_What the task requires_:
Output, please, exactly those lines of the listing that come before the line with "from mathutils import Matrix, Vector, noise", along with that line itself.

Object modeling scripts:
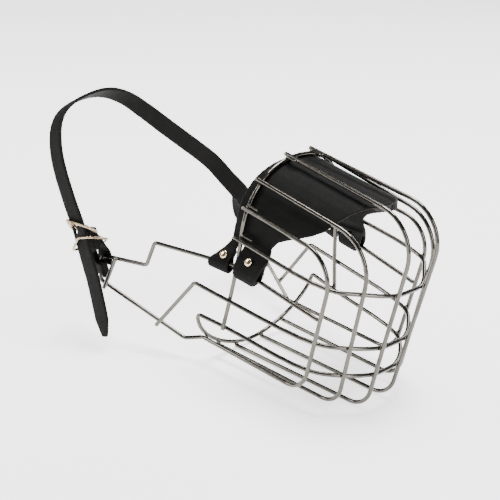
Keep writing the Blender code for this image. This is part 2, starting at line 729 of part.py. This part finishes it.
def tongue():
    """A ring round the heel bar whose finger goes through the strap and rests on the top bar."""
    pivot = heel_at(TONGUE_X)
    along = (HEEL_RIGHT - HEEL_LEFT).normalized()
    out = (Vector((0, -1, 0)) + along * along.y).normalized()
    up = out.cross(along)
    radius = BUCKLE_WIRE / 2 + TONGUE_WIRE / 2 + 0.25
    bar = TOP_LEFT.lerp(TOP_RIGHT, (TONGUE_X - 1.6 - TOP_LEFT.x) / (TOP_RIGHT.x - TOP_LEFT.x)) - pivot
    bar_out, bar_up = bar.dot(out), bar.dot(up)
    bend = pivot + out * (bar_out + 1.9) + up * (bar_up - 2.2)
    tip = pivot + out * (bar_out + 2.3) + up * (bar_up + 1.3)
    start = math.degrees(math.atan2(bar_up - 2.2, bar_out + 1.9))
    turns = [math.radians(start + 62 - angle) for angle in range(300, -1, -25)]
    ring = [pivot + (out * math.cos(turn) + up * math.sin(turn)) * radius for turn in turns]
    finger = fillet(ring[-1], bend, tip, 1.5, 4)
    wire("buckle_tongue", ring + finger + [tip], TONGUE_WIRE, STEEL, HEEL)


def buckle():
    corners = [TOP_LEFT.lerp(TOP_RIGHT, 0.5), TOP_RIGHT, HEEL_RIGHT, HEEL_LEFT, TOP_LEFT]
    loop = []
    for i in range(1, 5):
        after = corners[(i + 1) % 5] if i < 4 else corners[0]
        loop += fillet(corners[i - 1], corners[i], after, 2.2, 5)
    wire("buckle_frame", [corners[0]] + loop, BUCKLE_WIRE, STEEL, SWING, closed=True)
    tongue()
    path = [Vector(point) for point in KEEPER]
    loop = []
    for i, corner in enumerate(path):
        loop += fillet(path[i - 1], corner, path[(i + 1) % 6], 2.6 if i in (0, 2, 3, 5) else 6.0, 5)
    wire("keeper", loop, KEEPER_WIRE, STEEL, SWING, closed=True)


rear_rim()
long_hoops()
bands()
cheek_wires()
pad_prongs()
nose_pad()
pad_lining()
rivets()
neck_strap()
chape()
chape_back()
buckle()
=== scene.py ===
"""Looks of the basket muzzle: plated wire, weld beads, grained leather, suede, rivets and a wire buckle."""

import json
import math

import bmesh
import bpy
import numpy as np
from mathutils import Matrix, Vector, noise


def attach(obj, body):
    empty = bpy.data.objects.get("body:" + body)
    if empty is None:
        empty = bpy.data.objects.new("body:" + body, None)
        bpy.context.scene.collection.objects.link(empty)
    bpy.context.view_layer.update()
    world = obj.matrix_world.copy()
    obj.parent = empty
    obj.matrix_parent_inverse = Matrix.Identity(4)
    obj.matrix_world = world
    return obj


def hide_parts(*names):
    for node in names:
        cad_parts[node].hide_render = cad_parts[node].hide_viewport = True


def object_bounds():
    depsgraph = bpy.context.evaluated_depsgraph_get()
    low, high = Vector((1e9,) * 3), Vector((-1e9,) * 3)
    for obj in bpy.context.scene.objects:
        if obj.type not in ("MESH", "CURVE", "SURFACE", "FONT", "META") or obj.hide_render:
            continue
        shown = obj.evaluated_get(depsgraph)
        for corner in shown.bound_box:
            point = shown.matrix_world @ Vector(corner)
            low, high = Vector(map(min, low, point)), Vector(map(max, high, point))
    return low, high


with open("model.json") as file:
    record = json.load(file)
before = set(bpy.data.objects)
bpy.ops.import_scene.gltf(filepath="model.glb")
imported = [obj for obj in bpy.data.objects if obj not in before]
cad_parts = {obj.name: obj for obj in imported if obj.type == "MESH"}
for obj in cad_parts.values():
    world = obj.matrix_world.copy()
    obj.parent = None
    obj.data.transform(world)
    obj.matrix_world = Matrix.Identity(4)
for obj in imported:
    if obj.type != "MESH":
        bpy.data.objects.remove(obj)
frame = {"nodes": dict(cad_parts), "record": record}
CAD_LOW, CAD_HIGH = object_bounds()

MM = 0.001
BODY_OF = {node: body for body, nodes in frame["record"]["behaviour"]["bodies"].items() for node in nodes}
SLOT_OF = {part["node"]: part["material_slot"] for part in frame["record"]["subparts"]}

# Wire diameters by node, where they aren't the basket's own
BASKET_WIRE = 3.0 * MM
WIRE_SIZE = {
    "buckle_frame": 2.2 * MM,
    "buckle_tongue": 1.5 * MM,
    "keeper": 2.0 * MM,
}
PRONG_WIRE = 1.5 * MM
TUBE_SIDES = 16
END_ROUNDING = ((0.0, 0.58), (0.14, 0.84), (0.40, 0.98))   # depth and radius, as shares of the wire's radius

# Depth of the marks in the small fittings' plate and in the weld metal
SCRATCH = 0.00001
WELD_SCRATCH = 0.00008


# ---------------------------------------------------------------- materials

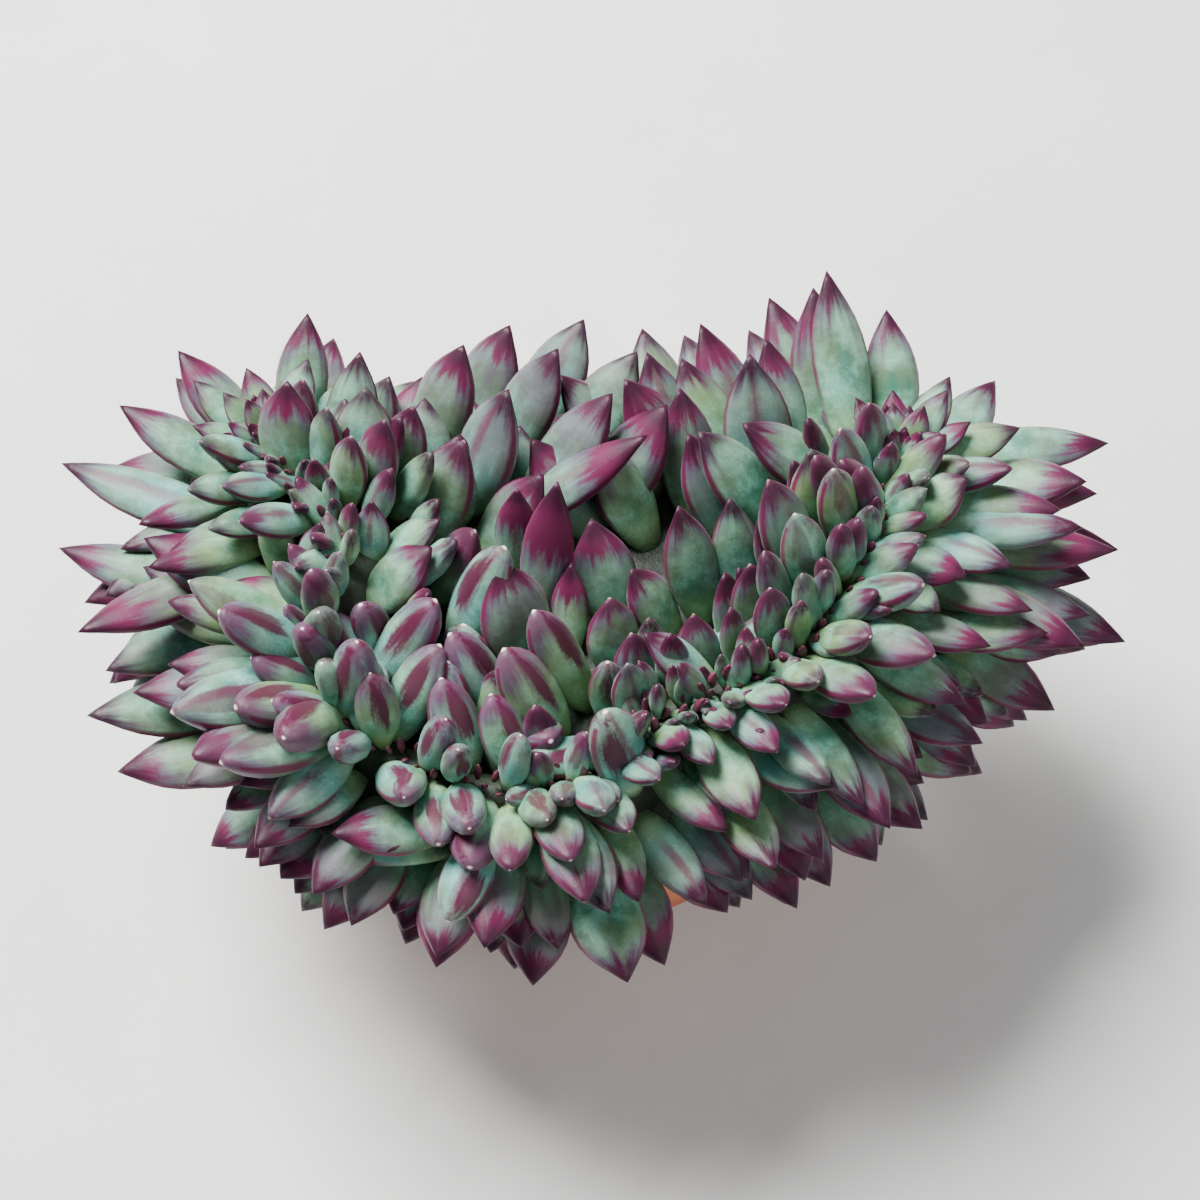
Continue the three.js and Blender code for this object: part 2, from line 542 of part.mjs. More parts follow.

_Exercise response_:
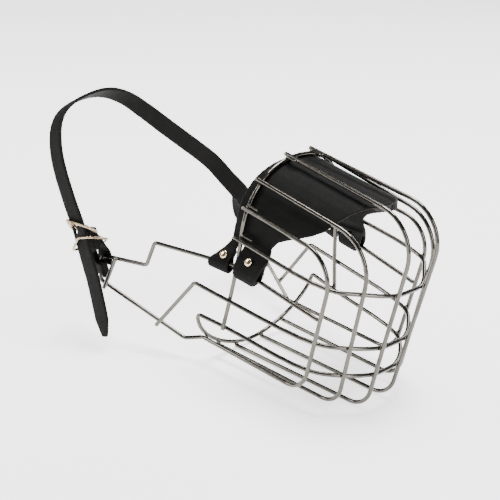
Keep writing the Blender code for this image. This is part 2, starting at line 729 of part.py. This part finishes it.
def tongue():
    """A ring round the heel bar whose finger goes through the strap and rests on the top bar."""
    pivot = heel_at(TONGUE_X)
    along = (HEEL_RIGHT - HEEL_LEFT).normalized()
    out = (Vector((0, -1, 0)) + along * along.y).normalized()
    up = out.cross(along)
    radius = BUCKLE_WIRE / 2 + TONGUE_WIRE / 2 + 0.25
    bar = TOP_LEFT.lerp(TOP_RIGHT, (TONGUE_X - 1.6 - TOP_LEFT.x) / (TOP_RIGHT.x - TOP_LEFT.x)) - pivot
    bar_out, bar_up = bar.dot(out), bar.dot(up)
    bend = pivot + out * (bar_out + 1.9) + up * (bar_up - 2.2)
    tip = pivot + out * (bar_out + 2.3) + up * (bar_up + 1.3)
    start = math.degrees(math.atan2(bar_up - 2.2, bar_out + 1.9))
    turns = [math.radians(start + 62 - angle) for angle in range(300, -1, -25)]
    ring = [pivot + (out * math.cos(turn) + up * math.sin(turn)) * radius for turn in turns]
    finger = fillet(ring[-1], bend, tip, 1.5, 4)
    wire("buckle_tongue", ring + finger + [tip], TONGUE_WIRE, STEEL, HEEL)


def buckle():
    corners = [TOP_LEFT.lerp(TOP_RIGHT, 0.5), TOP_RIGHT, HEEL_RIGHT, HEEL_LEFT, TOP_LEFT]
    loop = []
    for i in range(1, 5):
        after = corners[(i + 1) % 5] if i < 4 else corners[0]
        loop += fillet(corners[i - 1], corners[i], after, 2.2, 5)
    wire("buckle_frame", [corners[0]] + loop, BUCKLE_WIRE, STEEL, SWING, closed=True)
    tongue()
    path = [Vector(point) for point in KEEPER]
    loop = []
    for i, corner in enumerate(path):
        loop += fillet(path[i - 1], corner, path[(i + 1) % 6], 2.6 if i in (0, 2, 3, 5) else 6.0, 5)
    wire("keeper", loop, KEEPER_WIRE, STEEL, SWING, closed=True)


rear_rim()
long_hoops()
bands()
cheek_wires()
pad_prongs()
nose_pad()
pad_lining()
rivets()
neck_strap()
chape()
chape_back()
buckle()
=== scene.py ===
"""Looks of the basket muzzle: plated wire, weld beads, grained leather, suede, rivets and a wire buckle."""

import json
import math

import bmesh
import bpy
import numpy as np
from mathutils import Matrix, Vector, noise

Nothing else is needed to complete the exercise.